• **TASK INPUT**
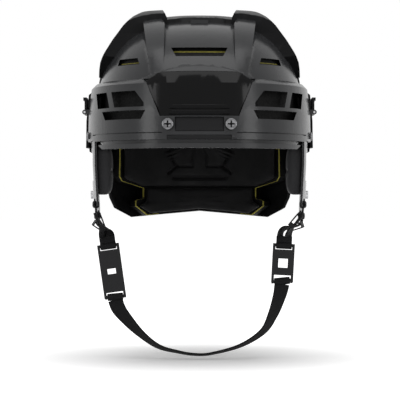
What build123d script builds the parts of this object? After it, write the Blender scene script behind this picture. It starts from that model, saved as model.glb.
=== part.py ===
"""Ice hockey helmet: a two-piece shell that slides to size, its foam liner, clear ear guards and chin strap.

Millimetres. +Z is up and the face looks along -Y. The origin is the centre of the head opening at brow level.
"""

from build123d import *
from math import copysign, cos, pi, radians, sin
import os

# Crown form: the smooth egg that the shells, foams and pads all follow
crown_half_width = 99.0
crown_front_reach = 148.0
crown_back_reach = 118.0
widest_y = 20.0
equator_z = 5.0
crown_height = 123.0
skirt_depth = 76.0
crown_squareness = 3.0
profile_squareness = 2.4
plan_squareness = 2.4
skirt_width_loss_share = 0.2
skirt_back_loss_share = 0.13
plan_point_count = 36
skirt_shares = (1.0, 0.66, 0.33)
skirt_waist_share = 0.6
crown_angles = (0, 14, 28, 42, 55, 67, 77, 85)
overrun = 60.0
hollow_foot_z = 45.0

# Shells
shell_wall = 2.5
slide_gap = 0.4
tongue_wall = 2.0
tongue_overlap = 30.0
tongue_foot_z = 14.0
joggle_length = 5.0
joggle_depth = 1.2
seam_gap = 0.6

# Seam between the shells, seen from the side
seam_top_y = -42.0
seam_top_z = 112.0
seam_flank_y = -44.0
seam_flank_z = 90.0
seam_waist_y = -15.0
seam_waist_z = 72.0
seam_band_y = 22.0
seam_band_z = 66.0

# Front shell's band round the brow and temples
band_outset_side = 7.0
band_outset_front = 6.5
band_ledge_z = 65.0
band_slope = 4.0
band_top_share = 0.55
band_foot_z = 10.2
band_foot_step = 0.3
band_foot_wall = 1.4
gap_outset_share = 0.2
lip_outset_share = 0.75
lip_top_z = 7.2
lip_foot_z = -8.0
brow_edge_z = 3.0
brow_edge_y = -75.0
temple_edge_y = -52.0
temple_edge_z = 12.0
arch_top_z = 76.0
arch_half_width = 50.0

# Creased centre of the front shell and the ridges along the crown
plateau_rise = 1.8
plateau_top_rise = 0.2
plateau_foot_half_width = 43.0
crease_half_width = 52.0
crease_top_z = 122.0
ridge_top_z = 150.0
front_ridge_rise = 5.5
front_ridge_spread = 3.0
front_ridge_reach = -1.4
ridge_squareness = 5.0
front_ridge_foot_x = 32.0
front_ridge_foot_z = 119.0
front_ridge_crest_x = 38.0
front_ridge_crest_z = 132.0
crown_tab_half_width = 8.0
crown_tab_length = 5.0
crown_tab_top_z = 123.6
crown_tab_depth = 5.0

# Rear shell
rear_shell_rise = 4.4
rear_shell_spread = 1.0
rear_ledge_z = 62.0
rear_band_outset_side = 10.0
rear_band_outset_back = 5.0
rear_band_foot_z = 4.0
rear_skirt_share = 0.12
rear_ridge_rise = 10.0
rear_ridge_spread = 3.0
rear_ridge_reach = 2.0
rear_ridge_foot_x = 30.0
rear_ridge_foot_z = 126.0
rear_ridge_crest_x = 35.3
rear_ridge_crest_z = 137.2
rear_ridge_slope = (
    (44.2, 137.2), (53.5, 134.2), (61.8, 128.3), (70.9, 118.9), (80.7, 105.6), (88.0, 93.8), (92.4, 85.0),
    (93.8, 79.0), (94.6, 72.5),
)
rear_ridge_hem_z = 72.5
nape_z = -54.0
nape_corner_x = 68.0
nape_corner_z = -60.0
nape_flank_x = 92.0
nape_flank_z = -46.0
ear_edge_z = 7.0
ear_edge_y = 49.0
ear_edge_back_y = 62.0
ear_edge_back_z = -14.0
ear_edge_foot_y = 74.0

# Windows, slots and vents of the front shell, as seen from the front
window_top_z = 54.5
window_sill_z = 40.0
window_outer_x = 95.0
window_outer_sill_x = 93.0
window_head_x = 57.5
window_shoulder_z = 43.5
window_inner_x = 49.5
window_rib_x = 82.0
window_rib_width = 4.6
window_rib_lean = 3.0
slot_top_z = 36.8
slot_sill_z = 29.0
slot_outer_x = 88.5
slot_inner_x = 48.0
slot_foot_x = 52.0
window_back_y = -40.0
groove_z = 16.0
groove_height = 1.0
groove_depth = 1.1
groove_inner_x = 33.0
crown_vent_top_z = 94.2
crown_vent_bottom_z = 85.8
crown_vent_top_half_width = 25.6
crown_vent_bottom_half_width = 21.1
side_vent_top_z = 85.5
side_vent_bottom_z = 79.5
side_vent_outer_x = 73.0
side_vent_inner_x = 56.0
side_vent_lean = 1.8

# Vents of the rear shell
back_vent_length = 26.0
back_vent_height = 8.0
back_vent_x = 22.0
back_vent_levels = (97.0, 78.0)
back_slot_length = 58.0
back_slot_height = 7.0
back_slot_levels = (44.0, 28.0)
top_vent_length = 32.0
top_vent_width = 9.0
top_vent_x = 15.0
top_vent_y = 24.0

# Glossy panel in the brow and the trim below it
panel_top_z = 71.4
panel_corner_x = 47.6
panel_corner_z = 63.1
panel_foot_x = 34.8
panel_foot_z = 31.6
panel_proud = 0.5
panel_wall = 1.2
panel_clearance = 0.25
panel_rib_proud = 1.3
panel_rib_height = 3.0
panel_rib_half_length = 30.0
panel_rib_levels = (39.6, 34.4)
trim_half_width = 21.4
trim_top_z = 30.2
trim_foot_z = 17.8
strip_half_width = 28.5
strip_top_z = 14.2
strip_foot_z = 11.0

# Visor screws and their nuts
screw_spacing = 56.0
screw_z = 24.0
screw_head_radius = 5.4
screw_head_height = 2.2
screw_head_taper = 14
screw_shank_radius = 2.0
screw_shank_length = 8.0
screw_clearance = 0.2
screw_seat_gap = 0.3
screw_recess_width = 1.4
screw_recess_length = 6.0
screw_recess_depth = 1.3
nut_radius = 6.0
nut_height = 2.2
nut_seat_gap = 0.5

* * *

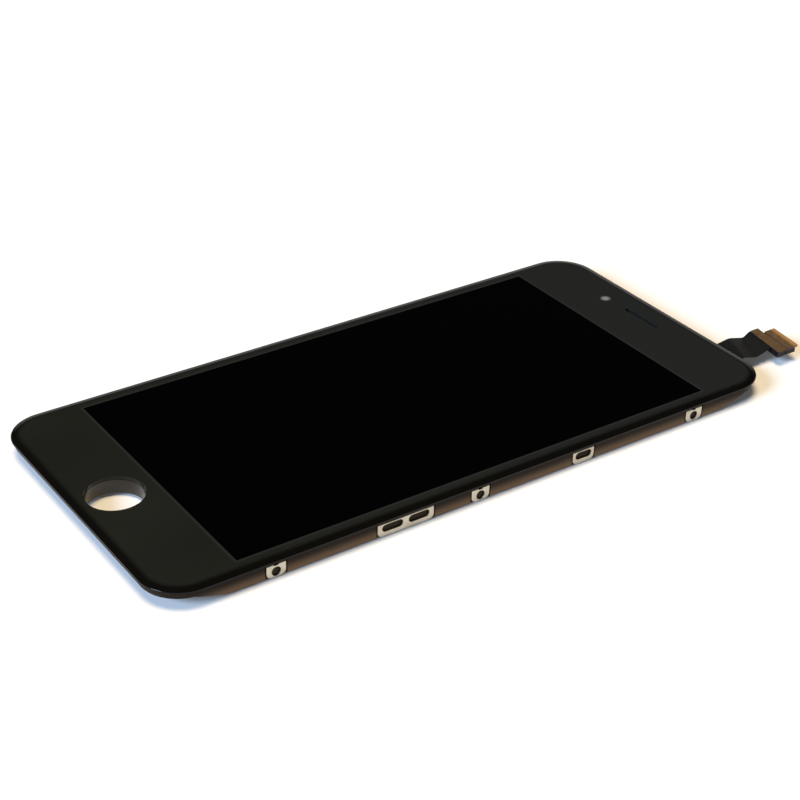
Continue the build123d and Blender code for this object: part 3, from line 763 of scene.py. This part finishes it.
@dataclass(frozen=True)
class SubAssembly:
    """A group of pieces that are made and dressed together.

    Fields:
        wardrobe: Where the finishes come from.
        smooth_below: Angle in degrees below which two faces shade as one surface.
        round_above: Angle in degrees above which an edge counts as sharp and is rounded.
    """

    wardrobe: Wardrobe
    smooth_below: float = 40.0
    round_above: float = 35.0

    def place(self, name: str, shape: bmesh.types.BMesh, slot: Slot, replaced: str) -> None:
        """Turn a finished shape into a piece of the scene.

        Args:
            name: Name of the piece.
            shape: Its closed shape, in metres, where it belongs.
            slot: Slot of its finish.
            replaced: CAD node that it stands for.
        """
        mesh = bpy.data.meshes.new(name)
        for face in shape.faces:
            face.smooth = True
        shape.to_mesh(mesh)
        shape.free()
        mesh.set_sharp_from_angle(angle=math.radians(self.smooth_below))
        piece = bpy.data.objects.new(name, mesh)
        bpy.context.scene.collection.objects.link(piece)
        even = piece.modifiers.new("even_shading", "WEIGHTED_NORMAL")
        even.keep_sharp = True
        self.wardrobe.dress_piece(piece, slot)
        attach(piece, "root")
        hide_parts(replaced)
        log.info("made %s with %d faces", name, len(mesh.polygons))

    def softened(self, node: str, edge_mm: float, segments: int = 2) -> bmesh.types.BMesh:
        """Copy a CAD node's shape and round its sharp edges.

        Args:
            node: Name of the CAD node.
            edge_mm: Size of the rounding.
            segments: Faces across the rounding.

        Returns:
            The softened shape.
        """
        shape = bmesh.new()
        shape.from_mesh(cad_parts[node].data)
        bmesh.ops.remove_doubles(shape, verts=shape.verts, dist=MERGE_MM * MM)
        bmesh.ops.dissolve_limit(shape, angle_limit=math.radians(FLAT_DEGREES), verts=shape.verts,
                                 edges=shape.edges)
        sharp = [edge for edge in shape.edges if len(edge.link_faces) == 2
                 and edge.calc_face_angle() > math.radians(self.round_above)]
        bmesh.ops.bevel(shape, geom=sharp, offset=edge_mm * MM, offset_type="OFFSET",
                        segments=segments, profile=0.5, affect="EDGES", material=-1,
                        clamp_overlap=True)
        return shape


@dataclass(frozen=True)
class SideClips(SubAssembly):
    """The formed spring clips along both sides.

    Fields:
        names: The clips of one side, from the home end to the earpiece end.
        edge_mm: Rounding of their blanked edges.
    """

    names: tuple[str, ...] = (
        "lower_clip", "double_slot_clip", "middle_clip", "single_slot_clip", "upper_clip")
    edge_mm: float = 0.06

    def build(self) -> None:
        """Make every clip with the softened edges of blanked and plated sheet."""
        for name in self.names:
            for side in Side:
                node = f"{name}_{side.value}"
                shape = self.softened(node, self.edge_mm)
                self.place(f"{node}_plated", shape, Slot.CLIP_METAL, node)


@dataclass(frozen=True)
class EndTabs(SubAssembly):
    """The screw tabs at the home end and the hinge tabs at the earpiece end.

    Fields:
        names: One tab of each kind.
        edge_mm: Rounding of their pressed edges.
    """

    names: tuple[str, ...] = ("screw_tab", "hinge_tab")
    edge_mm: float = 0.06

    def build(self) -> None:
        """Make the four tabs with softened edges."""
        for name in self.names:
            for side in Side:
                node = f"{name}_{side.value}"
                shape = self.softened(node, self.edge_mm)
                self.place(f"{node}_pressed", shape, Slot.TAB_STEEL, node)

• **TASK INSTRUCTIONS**
State how many lines in the entries above include the word "that"; reply with the number alone.

• **TASK SOLUTION**
5